New discoveries in Baghdad

The Baghdad Urban Archaeological Project: The excavation of Tel Muhammad in Baghdad

It was December 1850 when Sir Austen Henry Layard, camping in the surroundings of Baghdad waiting to head towards Nimrud to excavate the remains of the Neo-Assyrian capital, collected some objects at the site of Tel Muhammad. Among these were bronze mace heads in copper alloy with a diameter of a few centimeters, now exhibited in the British Museum, with the cuneiform inscription E.GAL ha-am-mu-ra-pi (‘the palace of Hammurabi‘) which make reference to the extraordinary Babylonian ruler of the First Dynasty of Babylon (1792-1750 BC).

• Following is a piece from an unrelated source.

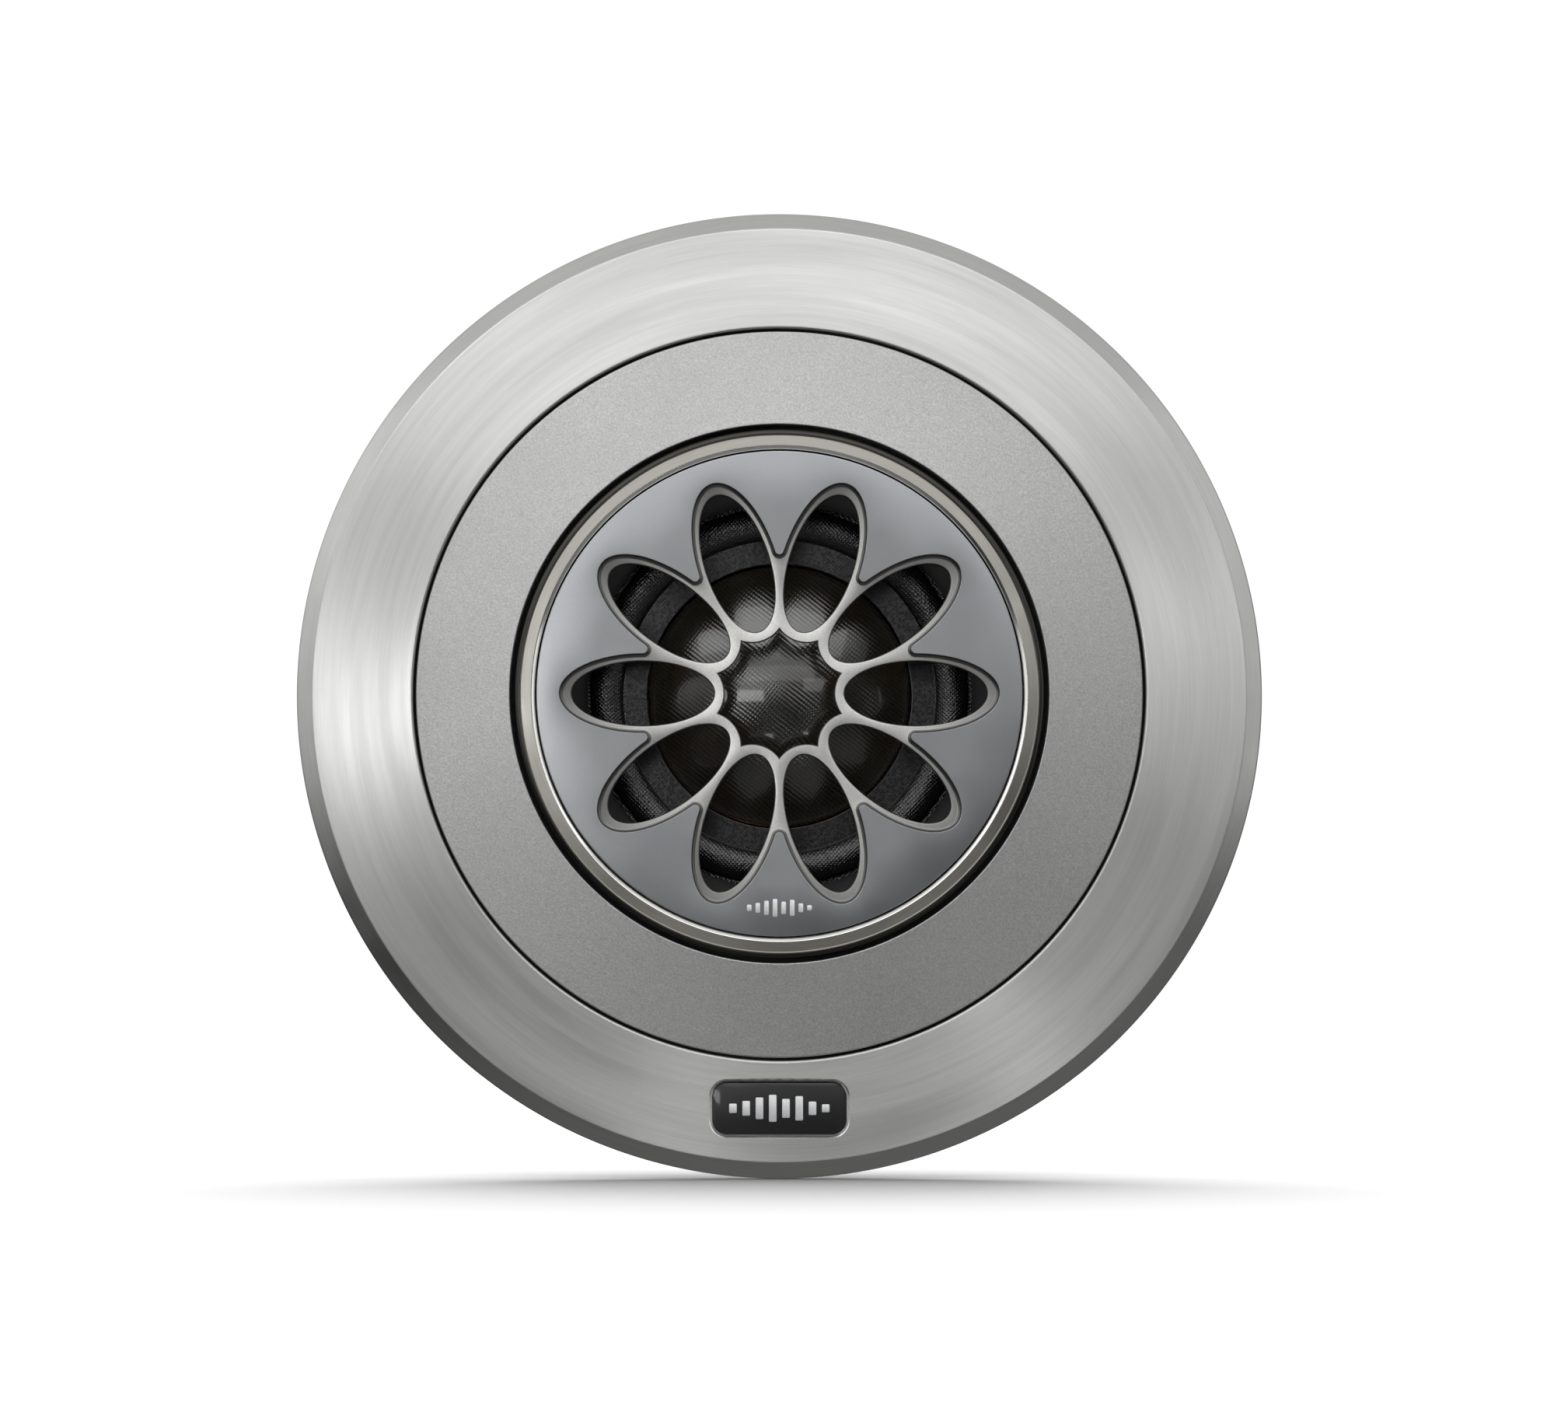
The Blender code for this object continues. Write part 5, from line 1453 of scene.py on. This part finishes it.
class TWEETER_OT_screws(PieceOperator, bpy.types.Operator):
    """Turns the twelve screws and broaches their key sockets"""

    bl_idname = "tweeter.screws"
    bl_label = "Screws"

    def build(self, tweeter):
        settings = tweeter.metalwork
        zinc = zinc_steel(settings.zinc)
        for node in ring_screws():
            self.make_screw(settings, node, zinc, flush=True)
        for node in cover_screws():
            self.make_screw(settings, node, zinc, flush=False)

    def make_screw(self, settings, node, finish, flush):
        tip, behind, head = front(node), back(node), rim_round(node)
        shank, root = SHANK_RADIUS, SHANK_RADIUS - 0.14 * MM
        thread = []
        start = behind + 1.3 * MM
        turns = 5
        pitch = (tip - 0.25 * MM - start) / turns
        for index in range(turns):
            low = start + index * pitch
            thread += [(root, low, 0), (shank, low + pitch / 2, 0)]
        if flush:
            seat = [
                (root, start - 0.1 * MM, 0), (head, behind + 0.12 * MM, 0.03 * MM),
                (head, behind, 0.04 * MM),
            ]
        else:
            shoulder = behind + 1.1 * MM
            seat = [(root, shoulder, 0), (head, shoulder, 0.06 * MM), (head, behind, 0.38 * MM)]
        corners = [(0.0, tip, 0), (shank * 0.7, tip, 0.1 * MM)]
        corners += [*reversed(thread), *seat, (0.0, behind, 0)]
        shape = turn(section(corners), SMALL_STEPS, middle(node))
        x, z = middle(node)
        key = bmesh.new()
        floor = Matrix.Translation((x, -(behind + settings.socket_depth), z))
        bmesh.ops.create_circle(
            key, cap_ends=True, segments=6, radius=settings.socket,
            matrix=floor @ Matrix.Rotation(math.pi / 2, 4, "X"),
        )
        made = bmesh.ops.extrude_face_region(key, geom=key.faces[:])["geom"]
        ends = [item for item in made if isinstance(item, bmesh.types.BMVert)]
        bmesh.ops.translate(key, verts=ends, vec=(0.0, settings.socket_depth + 0.5 * MM, 0.0))
        weld(key)
        finish_piece(node + "_turned", cut_from(shape, key), [finish], [node])


class TWEETER_OT_motor(PieceOperator, bpy.types.Operator):
    """Makes the magnet, its pole plate and yoke, the felt pad and the voice coil"""

    bl_idname = "tweeter.motor"
    bl_label = "Motor"

    def build(self, tweeter):
        settings = tweeter.metalwork
        zinc = zinc_steel(settings.zinc)
        nickel = plated_metal("nickelled_magnet", settings.nickel, 0.16, (0.60, 0.57, 0.50))
        foil = plated_metal("aluminium_foil", (0.82, 0.82, 0.83), 0.28, (0.70, 0.70, 0.72))
        felt = finish_once("grey_felt", damping_felt, settings.felt)
        pieces = (
            ("pole_plate", zinc, 0.2 * MM, FIXED_BODY),
            ("neodymium_magnet", nickel, 0.3 * MM, FIXED_BODY),
            ("pole_felt", felt, 0.35 * MM, FIXED_BODY),
            ("voice_coil_former", foil, 0.04 * MM, COIL_BODY),
            ("voice_coil_winding", wound_copper(settings.copper), 0.12 * MM, COIL_BODY),
        )
        for node, finish, rounding, body in pieces:
            ring = plain_ring(bore(node), rim(node), back(node), front(node), rounding)
            shape = turn(ring, SOFT_STEPS)
            finish_piece(node + "_turned", shape, [finish], [node], body)
        softened_copy("yoke_cup", 0.2 * MM, zinc)


class TWEETER_OT_rear_chamber(PieceOperator, bpy.types.Operator):
    """Turns the rear can and its cover, and cuts the felt disc inside"""

    bl_idname = "tweeter.rear_chamber"
    bl_label = "Rear chamber"

    def build(self, tweeter):
        anodised = finish_once("black_anodised", anodised_metal, tweeter.metalwork.anodised)
        felt = finish_once("grey_felt", damping_felt, tweeter.metalwork.felt)
        node = "rear_can"
        outer, inner = rim(node), rim("rear_felt") + SEAT_GAP
        ledge = back("rear_felt") - SEAT_GAP
        shape = turn(
            section(
                [
                    (outer, front(node), 0.2 * MM), (outer, back(node), 0.3 * MM),
                    (bore(node), back(node), 0.2 * MM), (bore(node), ledge, 0.2 * MM),
                    (inner, ledge, 0.2 * MM), (inner, front(node), 0.15 * MM),
                ]
            )
        )
        wells = []
        for screw in cover_screws():
            well = disc(COVER_HOLE_RADIUS, back(node) - 0.5 * MM, front(screw) + 0.2 * MM, 0)
            wells.append(turn(well, WELL_STEPS, middle(screw)))
        finish_piece("turned_rear_can", cut_from(shape, joined(*wells)), [anodised], [node])

        node = "rear_cover"
        shape = turn(disc(rim(node), back(node), front(node), 0.45 * MM))
        behind, ahead = back(node) - PAST, front(node) + PAST
        window = bar(15.0 * MM, 4.2 * MM, behind, ahead, 1.0 * MM, 0)
        holes = [
            turn(disc(radius, behind, ahead, 0), WELL_STEPS, middle(name))
            for name, radius in self.openings()
        ]
        shape = cut_from(shape, joined(window, *holes))
        finish_piece("turned_rear_cover", shape, [anodised], [node])
        softened_copy("rear_felt", 0.3 * MM, felt)

    def openings(self):
        for screw in cover_screws():
            yield screw, COVER_HOLE_RADIUS
        for side in ("left", "right"):
            yield f"{side}_rivet", RIVET_HOLE_RADIUS


class TWEETER_OT_terminals(PieceOperator, bpy.types.Operator):
    """Makes the terminal board, its blades and rivets, and finishes the leads"""

    bl_idname = "tweeter.terminals"
    bl_label = "Terminals"

    def build(self, tweeter):
        settings = tweeter.metalwork
        board = laminated_board(settings.board)
        tin = plated_metal("tin_plate", settings.tin, 0.26, (0.66, 0.63, 0.54))
        softened_copy("terminal_board", 0.15 * MM, board)
        for pole in ("positive", "negative"):
            softened_copy(f"{pole}_terminal", 0.10 * MM, tin)
        for side in ("left", "right"):
            node = f"{side}_rivet"
            tip, behind, head = front(node), back(node), rim_round(node)
            seat = back("terminal_board") - 0.05 * MM
            corners = [
                (0.0, tip, 0), (0.9 * MM, tip, 0.1 * MM), (0.9 * MM, seat, 0),
                (head, seat, 0.05 * MM), (head * 0.98, behind, 0.42 * MM),
                (0.5 * MM, behind, 0.1 * MM), (0.35 * MM, behind + 0.25 * MM, 0.1 * MM),
                (0.0, behind + 0.25 * MM, 0),
            ]
            shape = turn(section(corners), SMALL_STEPS, middle(node))
            finish_piece(f"{side}_rivet_turned", shape, [tin], [node])
        copper = lead_copper(settings.copper)
        for pole in ("positive", "negative"):
            lead = frame["nodes"][f"{pole}_lead"]
            for slot in lead.material_slots:
                slot.material = copper


class TWEETER_OT_stage(PieceOperator, bpy.types.Operator):
    """Lays the floor, hangs the lamps and sets up the camera"""

    bl_idname = "tweeter.stage"
    bl_label = "Stage, lamps and camera"

    def build(self, tweeter):
        settings = tweeter.stage
        self.lay_floor(settings)
        self.hang_lamps(settings)
        self.light_room(settings)
        self.set_camera(settings)

    def lay_floor(self, settings):
        shape = bmesh.new()
        bmesh.ops.create_grid(
            shape, x_segments=8, y_segments=8, size=settings.floor_reach,
            matrix=Matrix.Translation((0.0, 0.0, CAD_BOX[0][2] - 0.05 * MM)),
        )
        floor = bpy.data.objects.new("floor", as_mesh("floor", shape))
        paint, tree, shader = new_finish("floor_paint", Specular_IOR_Level=0.0)
        cloud = noise(tree, object_point(tree), 6.0, 2.0)
        cloud = between(tree, cloud, 0.0, 1.0)
        base = mixed(tree, cloud, shaded(settings.floor, 0.995), settings.floor)
        connect(tree, shader, Base_Color=base)
        floor.data.materials.append(paint)
        bpy.context.scene.collection.objects.link(floor)
        floor.visible_glossy = False

    def hang_lamps(self, settings):
        # name, degrees to the side, degrees up, then metres away, wide and tall, and radiance
        lamps = (
            ("overhead_softbox", -6, 44, 1.3, 2.3, 0.6, 1.2),
            ("top_strip", 0, 15.0, 1.25, 0.95, 0.20, 1.1),
            ("left_strip", -21, 1.5, 1.2, 0.50, 0.14, 4.0),
            ("right_strip", 23, 8, 1.2, 0.36, 0.16, 1.5),
            ("left_panel", -88, 14, 1.3, 1.3, 1.3, 0.45),
            ("right_panel", 88, 14, 1.3, 1.3, 1.3, 0.75),
            ("low_left_lamp", -6.5, -24, 1.0, 0.08, 0.10, 3.2),
            ("low_right_lamp", 18, -23, 1.0, 0.10, 0.11, 3.6),
            ("rear_softbox", 180, 62, 1.4, 2.2, 1.6, 5.2),
        )
        for name, side, elevation, distance, width, height, radiance in lamps:
            lamp = bpy.data.lights.new(name, "AREA")
            lamp.shape = "RECTANGLE"
            lamp.size, lamp.size_y = width, height
            lamp.energy = 4 * width * height * radiance * settings.brightness
            obj = bpy.data.objects.new(name, lamp)
            a, e = math.radians(side), math.radians(elevation)
            away = Vector((math.sin(a) * math.cos(e), -math.cos(a) * math.cos(e), math.sin(e)))
            obj.location = away * distance
            obj.rotation_mode = "QUATERNION"
            obj.rotation_quaternion = away.to_track_quat("Z", "Y")
            obj.visible_camera = False
            obj.visible_glossy = name != "rear_softbox"
            bpy.context.scene.collection.objects.link(obj)

    def light_room(self, settings):
        """A bright ceiling that fades to a dark lower room, and a white backdrop."""
        world = bpy.data.worlds.new("studio")
        bpy.context.scene.world = world
        world.use_nodes = True
        tree = world.node_tree
        tree.nodes.clear()
        heading = add_node(tree, "ShaderNodeTexCoord").outputs["Generated"]
        lean = add_node(
            tree, "ShaderNodeVectorMath", {0: heading, 1: (-0.15, 0.0, 0.5)},
            operation="DOT_PRODUCT",
        ).outputs["Value"]
        lean = maths(tree, "ADD", lean, 0.5)
        ramp = add_node(tree, "ShaderNodeValToRGB", {0: lean})
        ramp.color_ramp.interpolation = "EASE"
        stops = ((0.0, 0.20), (0.16, 0.17), (0.34, 0.026), (0.44, 0.026), (0.875, 0.76))
        while len(ramp.color_ramp.elements) < len(stops):
            ramp.color_ramp.elements.new(0.5)
        for element, (place, grey) in zip(ramp.color_ramp.elements, stops):
            element.position = place
            element.color = (grey, grey, grey, 1.0)
        white = (1.0, 1.0, 1.0, 1.0)
        paths = add_node(tree, "ShaderNodeLightPath").outputs
        on_matt = maths(tree, "MULTIPLY_ADD", paths["Is Diffuse Ray"], MATT_SHARE - 1.0, 1.0)
        rise = maths(tree, "MULTIPLY", ramp.outputs[0], on_matt)
        room = add_node(tree, "ShaderNodeBackground", {"Color": white, "Strength": rise})
        backdrop = add_node(tree, "ShaderNodeBackground", {"Color": white, "Strength": 1.05})
        sockets = {0: paths["Is Camera Ray"], 1: room.outputs[0], 2: backdrop.outputs[0]}
        mix = add_node(tree, "ShaderNodeMixShader", sockets)
        output = add_node(tree, "ShaderNodeOutputWorld")
        tree.links.new(mix.outputs[0], output.inputs["Surface"])
        bpy.context.scene.view_settings.view_transform = "Standard"

    def set_camera(self, settings):
        camera = bpy.data.cameras.new("camera")
        camera.lens = settings.focal_length
        camera.sensor_width = SENSOR_WIDTH
        camera.clip_start, camera.clip_end = 0.01, 20.0
        obj = bpy.data.objects.new("camera", camera)
        bpy.context.scene.collection.objects.link(obj)
        e = settings.elevation
        obj.location = (0.0, -settings.distance * math.cos(e), settings.distance * math.sin(e))
        obj.rotation_mode = "QUATERNION"
        obj.rotation_quaternion = (CAMERA_AIM - obj.location).to_track_quat("-Z", "Y")
        bpy.context.scene.camera = obj


class TweeterSettings(bpy.types.PropertyGroup):
    """All the settings of the tweeter."""

    trim_ring: bpy.props.PointerProperty(type=TrimRingSettings)
    face_ring: bpy.props.PointerProperty(type=FaceRingSettings)
    bezel: bpy.props.PointerProperty(type=BezelSettings)
    grille: bpy.props.PointerProperty(type=GrilleSettings)
    diaphragm: bpy.props.PointerProperty(type=DiaphragmSettings)
    mounting: bpy.props.PointerProperty(type=MountingSettings)
    metalwork: bpy.props.PointerProperty(type=MetalworkSettings)
    stage: bpy.props.PointerProperty(type=StageSettings)


OPERATORS = (
    TWEETER_OT_trim_ring,
    TWEETER_OT_badge,
    TWEETER_OT_face_ring,
    TWEETER_OT_bezel,
    TWEETER_OT_grille,
    TWEETER_OT_diaphragm,
    TWEETER_OT_capsule,
    TWEETER_OT_mounting,
    TWEETER_OT_screws,
    TWEETER_OT_motor,
    TWEETER_OT_rear_chamber,
    TWEETER_OT_terminals,
    TWEETER_OT_stage,
)


class TWEETER_PT_pieces(bpy.types.Panel):
    """The tweeter's operators and settings in the sidebar"""

    bl_label = "Tweeter"
    bl_idname = "TWEETER_PT_pieces"
    bl_space_type = "VIEW_3D"
    bl_region_type = "UI"
    bl_category = "Tweeter"

    def draw(self, context):
        layout = self.layout
        for operator in OPERATORS:
            layout.operator(operator.bl_idname)
        tweeter = context.scene.tweeter
        for group in TweeterSettings.__annotations__:
            box = layout.box()
            box.label(text=group.replace("_", " ").capitalize())
            settings = getattr(tweeter, group)
            for name in type(settings).__annotations__:
                box.prop(settings, name)


SETTINGS = (
    TrimRingSettings,
    FaceRingSettings,
    BezelSettings,
    GrilleSettings,
    DiaphragmSettings,
    MountingSettings,
    MetalworkSettings,
    StageSettings,
    TweeterSettings,
)


def register():
    for entry in (*SETTINGS, *OPERATORS, TWEETER_PT_pieces):
        bpy.utils.register_class(entry)
    bpy.types.Scene.tweeter = bpy.props.PointerProperty(type=TweeterSettings)


def unregister():
    del bpy.types.Scene.tweeter
    for entry in reversed((*SETTINGS, *OPERATORS, TWEETER_PT_pieces)):
        bpy.utils.unregister_class(entry)


def main():
    register()
    for operator in OPERATORS:
        group, name = operator.bl_idname.split(".")
        getattr(getattr(bpy.ops, group), name)()


if __name__ == "__main__":
    main()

Following in the footsteps of this discovery, in the 1980s a team of Iraqi archaeologists from the State Board of Antiquities and Heritage (SBAH) undertook a series of excavation campaigns aimed at discovering the city which was conquered and transformed into an important center with a large sacred area precisely during the Old Babylonian Period as confirmed by the numerous cuneiform texts that refer to Babylon brought to light in some sectors of the town. In the last twenty years, the dramatic war events that hit Iraq have led to a slowdown in archaeological activities at the Tel Muhammad site which today measures just over 5 hectares in size and is now located on the southern outskirts of a city in continuous expansion which is Baghdad, but which during the first part of the 2nd millennium BC it was supposed to represent one of the main centers along the Tigris river with an extension of tens of hectares, as highlighted by the American scholar Robert McAdams in his survey of the region.
On these bases, the archaeological mission of the University of Catania (Baghdad Urban Archaeological Project – BUAP) directed by Prof. Nicola Laneri (DISUM) in collaboration with the SBAH and with the support of the Ministry of Foreign Affairs and International Cooperation has started investigations preliminary and archaeological excavations aimed at better defining the urban development of the settlement during the two main phases of occupation (i.e., the Isin and Larsa and Old Babylonian Period, ca. 2000-1600 BC) of the site of Tel Muhammad. During these excavations large sections of the mudbrick city walls were exposed in the western sector where this was marked by a large projecting body of about 30 meters in length and approx. 6 meters wide built in steps which was buttressed along the outer perimeter and marked by an entrance where, in a sounding, a drain with ceramic pipes was brought to light. The material culture confirms a chronology of the Old Babylonian Period and the hypothesis of a military reinforcement along the eastern bank of the Tigris river perhaps precisely by Hammurabi during his war campaigns against one of the enemy centres, Eshnunna (modern Tell Asmar), which was conquered by the Babylonian ruler in the final stages of his reign and which was located along the Diyala River (tributary of the Tigris), about 50 km north-east of Baghdad.
The mission was enhanced by the visit of Ambassador Maurizio Greganti and the director of the SBAH, Dr. Laith Hussein, during which a possible strategy was defined to make the main excavation areas of the Tel Muhammad site an open air museum (i.e., the sacred area that stands on top of the mound and the circuit of walls that surround it) through a program of restoration of the mudbrick buildings and the creation of roofing and explanatory panels, in collaboration with other departments of the Catania University and with international research, which will make the site an archaeological park and a valuable tool for stimulating knowledge of one of the most important eras in world history, i.e., the Old Babylonian Period, in the center of the capital of Iraq.